Second: Plato introduces the conceptual possibility that encrypting or partitioning the political order can provide for subterranean modes of association that undercut and exceed the circumstances of systemic political decay that first necessitate such modes. This idea is evidenced in the so-called conflict or tension in the Platonic corpus between the demands of philosophical reason and the material requirements of political life. On the classical view, politics is a public affair, and it necessarily involves action. But action is easily paralyzed by uncertainty, which the philosopher both embodies and operationalizes. Likewise, insofar as the public sphere requires the doxa (due to the necessity of providing fora for the diversity of human capacities, experiences, and interests), philosophy easily can be perceived as an attack on the very nature of the public sphere. Accordingly, there is at least some sense in which the school of political philosophy Plato founds has a conspiratorial or subterranean dimension. The dialogues carry their meaning through the winding tunnels of time, dissolving the ties that bind their readers to the standard assumption in all its local variations. The strong resonance with the rites of the Orphic mystery cults is doubtlessly intentional, although, for Plato, the philosopher’s passage through the underworld is, at heart, a political journey (Republic, 514a–520a).
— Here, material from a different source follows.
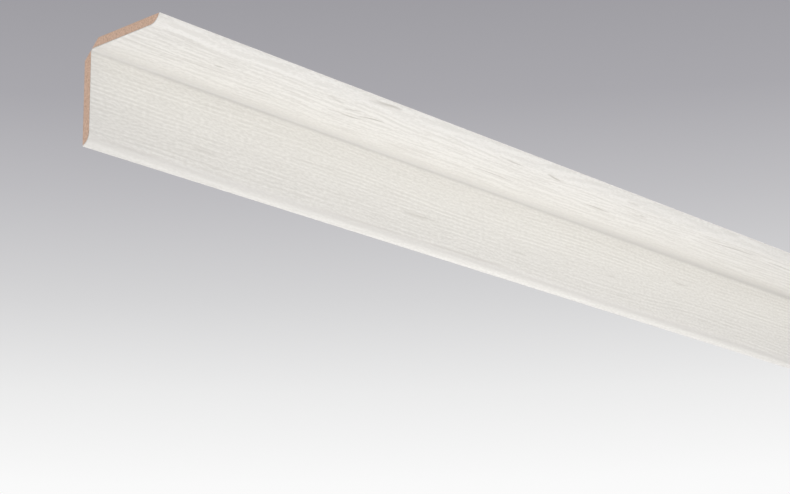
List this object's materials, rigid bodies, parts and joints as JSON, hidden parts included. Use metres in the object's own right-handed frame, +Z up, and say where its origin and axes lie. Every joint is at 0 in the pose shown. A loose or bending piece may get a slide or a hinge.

Conceive of Plato as a philosophical engineer who builds a patchwork vehicle out of broken and spare parts (i.e., the wreckage of Greek antiquity) and sends it out to wander through the dark, like Howl’s Moving Castle. The prospects of speculative reason are not yet exhausted. Plato’s creation is a conceptual machine, lumbering through the underground ruins of dead and dying civilizations, seeking an exit to the surface, an egress to the outside. Platonic political philosophy may be like such a walking building, with many rooms, but it is also animated by unusually motile and strange daimonia. It crawls out of the cave; it carries fragments of the Sun in its belly. Consider a final irony of the Platonic corpus, then: that a philosopher whose most familiar figure is the Sun should be so adept at gray sky thinking.